Leía un interesante artículo donde criticaban la intención del gobierno -de izquierda, dicen- de la Ciudad de México para «recuperar el esplendor de la Avenida Masaryk». Para hacerlo, quisieron equiparar la avenida con los Campos Eliseos de Francia, o la Quinta Avenida de Nueva York.
En ese artículo, cuya lectura recomiendo ampliamente, básicamente destrozaron esa comparación. Aún así, alguien como yo que conoce tanto la Avenida Masaryk como la Quinta Avenida, no necesita leer ese artículo para ver la desproporción que hay en esa intención. La única coincidencia que tienen ambas avenidas, es que alojan tiendas de lujo, nada más.
Pero esa comparación e imitación refleja también la diferencia de culturas: la nuestra, una sumamente clasista.
Básicamente, el problema es que queremos adoptar las tendencias del primer mundo, ofreciéndolas a las clases muy opulentas con un carácter privado donde todos los demás están prácticamente excluidos.
Que recuerde, porque la caminé varias veces, la Quinta Avenida está diseñada para el público, para los peatones. Como dice el artículo, para quienes quieren ir a visitar Central Park, para quienes quieren ir a la Torre Rockefeller y patinar en su pista de hielo. En esa avenida exclusiva hay puestos ambulantes, está llena de gente de todas las clases sociales, y está pensada para que llegues ahí en transporte público.

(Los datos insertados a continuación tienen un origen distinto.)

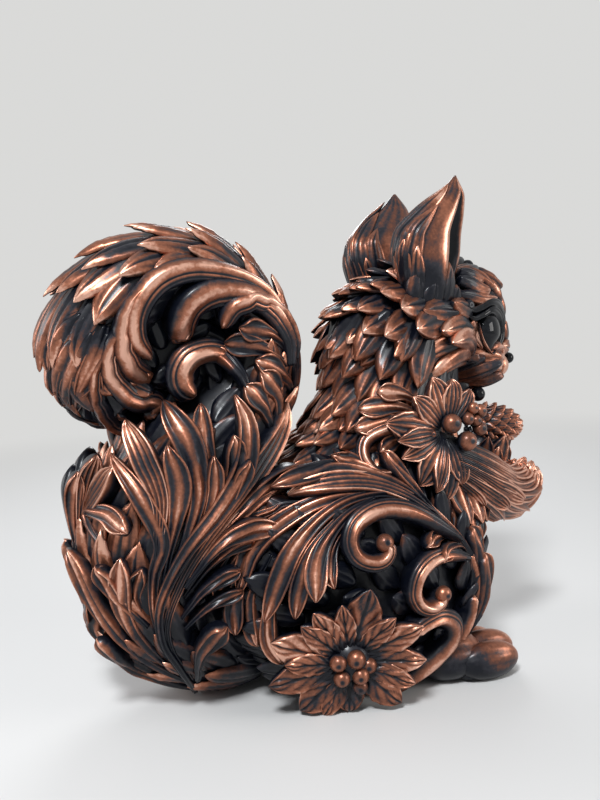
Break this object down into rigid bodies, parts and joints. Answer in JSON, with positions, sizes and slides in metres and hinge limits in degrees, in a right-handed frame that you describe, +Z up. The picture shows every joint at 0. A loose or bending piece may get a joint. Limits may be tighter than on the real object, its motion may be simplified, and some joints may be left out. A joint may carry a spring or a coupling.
{
  "type": "animal figurine",
  "caption": "Sitting squirrel figurine covered in copper-rubbed leaves, scrolls and flowers, holding a cone under its chin.",
  "frame": {"origin": "middle of the flat face that the figurine stands on, under the torso", "axes": "+X the way the squirrel looks, +Y to its left, +Z up"},
  "size_m": [0.1812, 0.119, 0.176],
  "materials": {
    "dark_lacquer": "dark satin lacquer over cast resin",
    "copper_rub": "copper paint rubbed over dark lacquer on cast resin",
    "gloss_black": "high gloss"
  },
  "bodies": {
    "root": {"arm_left": "copper_rub", "arm_right": "copper_rub", "back_leaves": "copper_rub", "body_core": "dark_lacquer", "brow_leaves": "copper_rub", "cheek_leaves_left": "copper_rub", "cheek_leaves_right": "copper_rub", "chest_leaves": "copper_rub", "cone_bead": "dark_lacquer", "cone_core": "copper_rub", "cone_cup": "copper_rub", "cone_scales": "copper_rub", "curl_ribs_left": "copper_rub", "curl_ribs_right": "copper_rub", "curl_volute_left": "copper_rub", "curl_volute_right": "copper_rub", "ear_left": "copper_rub", "ear_right": "copper_rub", "eye_left": "gloss_black", "eye_right": "gloss_black", "eyelid_left": "dark_lacquer", "eyelid_right": "dark_lacquer", "foot_left": "copper_rub", "foot_right": "copper_rub", "front_scroll_left": "copper_rub", "front_scroll_right": "copper_rub", "haunch_berries_left": "copper_rub", "haunch_berries_right": "copper_rub", "haunch_flower_left": "copper_rub", "haunch_flower_right": "copper_rub", "haunch_frond_left": "copper_rub", "haunch_frond_right": "copper_rub", "haunch_scroll_left": "copper_rub", "haunch_scroll_right": "copper_rub", "head_core": "dark_lacquer", "lower_scroll_left": "copper_rub", "lower_scroll_right": "copper_rub", "nose": "gloss_black", "nose_bulb": "copper_rub", "ruff_leaves": "copper_rub", "shoulder_berries_left": "copper_rub", "shoulder_berries_right": "copper_rub", "shoulder_flower_left": "copper_rub", "shoulder_flower_right": "copper_rub", "shoulder_scroll_left": "copper_rub", "shoulder_scroll_right": "copper_rub", "tail_core": "dark_lacquer", "tail_curl_leaves": "copper_rub", "tail_frond_left": "copper_rub", "tail_frond_right": "copper_rub", "tail_rear_frond_left": "copper_rub", "tail_rear_frond_right": "copper_rub", "tail_rear_leaves": "copper_rub"}
  },
  "joints": []
}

Si llegas en tu auto, te vas a ver en un serio problema al tratar de encontrar estacionamiento.
En cambio, cuando uno pasea por Masaryk, no solo no hay atractivo turístico alguno para visitar, sino que se percibe como una avenida tal vez lujosa o medianamente atractiva visualmente, pero creada solo para las clases opulentas, para los «políticos y empresarios de baro», para que la gente llegue en su coche, y se paseé por las nuevas banquetas peatonales, convertidos esporádicamente en peatones mientras observan los aparadores y que volverán a ser conductores inmediatamente después de dejar el automóvil. No está de más decir que a diferencia de la Quinta Avenida, Mazaryk está muy poco conectada con el transporte público.
Esa avenida es un ejemplo de nuestro empecinamiento de adoptar las tendencias del primer mundo tan sólo para las clases más opulentas y blancas del país.
Tal vez no estaría de más construir un hotel de Donald Trump ahí.
Igualmente ocurre con el crecimiento vertical: mientras que las torres de oficinas y lofts de Estados Unidos están completamente integrados a la ciudad, y las cuales tienen comercios en la planta baja, la mayoría de los nuevos «rascacielos» que se reproducen como virus por las zonas metropolitanas de la Ciudad de México, Guadalajara, Monterrey y Puebla, se conciben como cotos verticales, bardeados, sin ninguna integración a la ciudad, donde los desarrolladores buscan que sus clientes se aíslen por completo de la ciudad. En vez de «hacer comunidad», promueven lo contrario. Algunos asegurarán que se trata de un problema de seguridad, aunque tampoco es como que en la práctica marque una gran diferencia con respecto a los pocos condominios que sí están integrados a las ciudades -cosa que solamente ocurre en algunas zonas de la Ciudad de México y Guadalajara, como en La Condesa o la Colonia Americana respectivamente-.
Pero nuestro complejo no termina ahí. Incluso cuando hablamos de eventos como algún partido de la NFL hospedado en México, se asume como un evento para ricos. Así, en el Estadio Azteca, desmontaron tribunas para incluir palcos exclusivos, mientras que en Estados Unidos, el futbol americano es el deporte por excelencia para «las masas».
Entonces tenemos una cuestión paradójica aquí. Mientras a lo lejos nuestras ciudades parecerían «aspirar al primer mundo», donde algunas de nuestras ciudades ya presumen de skylines de torres parecidos al de algunas ciudades estadounidenses; conforme uno se acerca y ve esos edificios bardeados, con banquetas para peatones muy restringidas o hasta inexistentes y calles que incluso presumen algunos baches, se da cuenta cuenta que eso del «primer mundo» es tan sólo un espejismo pretendido para unos pocos, que quieren replicar de forma muy artificial y torpe, aquello que van cuando viajan a aquellas ciudades de Estados Unidos y Europa.
No es la primera vez que intentamos imitar al primer mundo, a veces, las pocas veces, lo hemos hecho con relativo éxito, como el Paseo de la Reforma que intentó ser un Campos Eliseos mexicano. Pero si vamos a «imitar al primer mundo», primero «imitemos» su competitividad y su respeto por el Estado de derecho.
Y para terminar, si bien no es malo adoptar algunas ideas y casos de éxito, tenemos que entender que México es único, que tiene una identidad propia -y muy rica- que merece ser más que un intento wannabe de otros países más desarrollados.